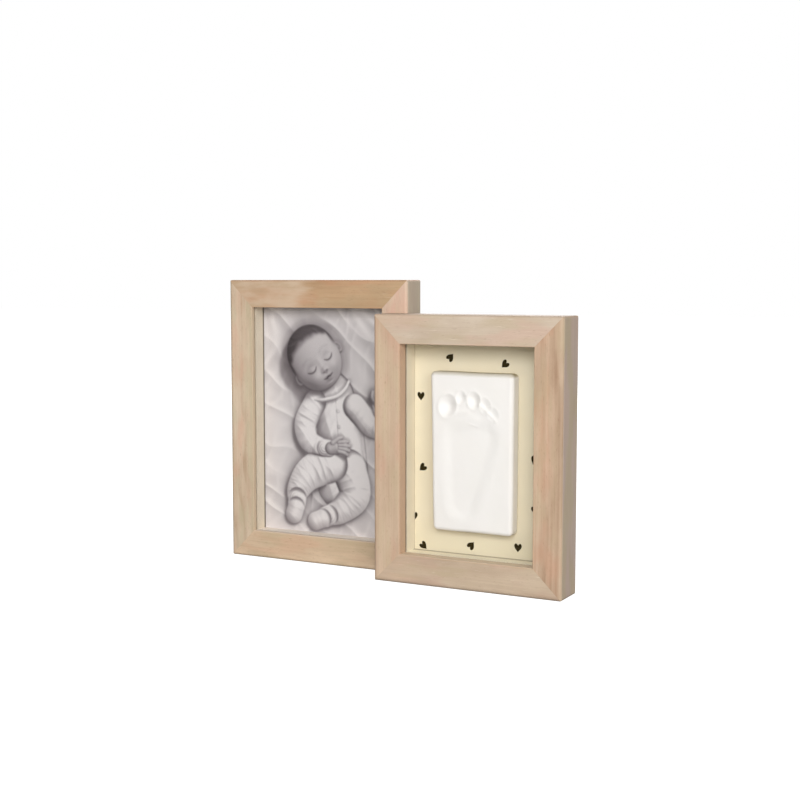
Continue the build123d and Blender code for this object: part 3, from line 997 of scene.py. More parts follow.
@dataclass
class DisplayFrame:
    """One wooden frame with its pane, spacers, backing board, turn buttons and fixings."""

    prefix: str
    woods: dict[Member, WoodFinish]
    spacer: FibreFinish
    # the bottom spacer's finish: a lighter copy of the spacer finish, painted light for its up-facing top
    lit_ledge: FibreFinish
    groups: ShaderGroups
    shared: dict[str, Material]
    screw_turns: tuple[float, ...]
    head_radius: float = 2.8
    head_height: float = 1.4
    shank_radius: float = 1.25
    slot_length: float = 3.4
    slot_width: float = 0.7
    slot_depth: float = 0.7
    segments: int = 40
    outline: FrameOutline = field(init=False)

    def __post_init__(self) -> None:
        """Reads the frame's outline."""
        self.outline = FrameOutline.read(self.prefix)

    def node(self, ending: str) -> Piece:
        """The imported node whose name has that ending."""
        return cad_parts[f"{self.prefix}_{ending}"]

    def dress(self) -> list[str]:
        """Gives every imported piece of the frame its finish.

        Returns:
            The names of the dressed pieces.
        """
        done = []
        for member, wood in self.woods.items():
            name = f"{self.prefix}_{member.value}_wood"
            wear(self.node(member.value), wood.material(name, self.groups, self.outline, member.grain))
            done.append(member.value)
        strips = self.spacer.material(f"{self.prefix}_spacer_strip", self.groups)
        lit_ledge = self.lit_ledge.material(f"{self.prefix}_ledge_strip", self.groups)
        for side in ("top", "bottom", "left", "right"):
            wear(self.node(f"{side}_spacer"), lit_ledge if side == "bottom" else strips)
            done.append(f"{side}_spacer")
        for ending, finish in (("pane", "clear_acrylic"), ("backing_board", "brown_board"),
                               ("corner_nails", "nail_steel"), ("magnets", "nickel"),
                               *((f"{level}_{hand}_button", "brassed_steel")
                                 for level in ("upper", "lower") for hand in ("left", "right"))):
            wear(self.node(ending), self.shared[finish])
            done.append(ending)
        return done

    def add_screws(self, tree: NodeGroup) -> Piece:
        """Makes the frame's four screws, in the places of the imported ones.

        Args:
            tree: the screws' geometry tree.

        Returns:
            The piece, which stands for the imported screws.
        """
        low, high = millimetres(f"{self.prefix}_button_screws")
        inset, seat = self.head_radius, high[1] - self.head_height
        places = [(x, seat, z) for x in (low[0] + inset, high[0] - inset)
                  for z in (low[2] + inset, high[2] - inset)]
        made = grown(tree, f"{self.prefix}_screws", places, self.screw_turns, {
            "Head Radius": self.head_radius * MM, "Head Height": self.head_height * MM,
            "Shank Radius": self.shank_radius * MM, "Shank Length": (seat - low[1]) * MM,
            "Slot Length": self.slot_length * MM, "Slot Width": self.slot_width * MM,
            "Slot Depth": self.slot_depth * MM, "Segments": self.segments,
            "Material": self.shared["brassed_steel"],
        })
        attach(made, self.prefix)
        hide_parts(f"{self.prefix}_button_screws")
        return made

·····

■ TASK INSTRUCTIONS ■
Locate the lines above that hold the word "ending". Show every one of them.

■ WRITTEN REPLY ■
    def node(self, ending: str) -> Piece:
        """The imported node whose name has that ending."""
        return cad_parts[f"{self.prefix}_{ending}"]
        for ending, finish in (("pane", "clear_acrylic"), ("backing_board", "brown_board"),
            wear(self.node(ending), self.shared[finish])
            done.append(ending)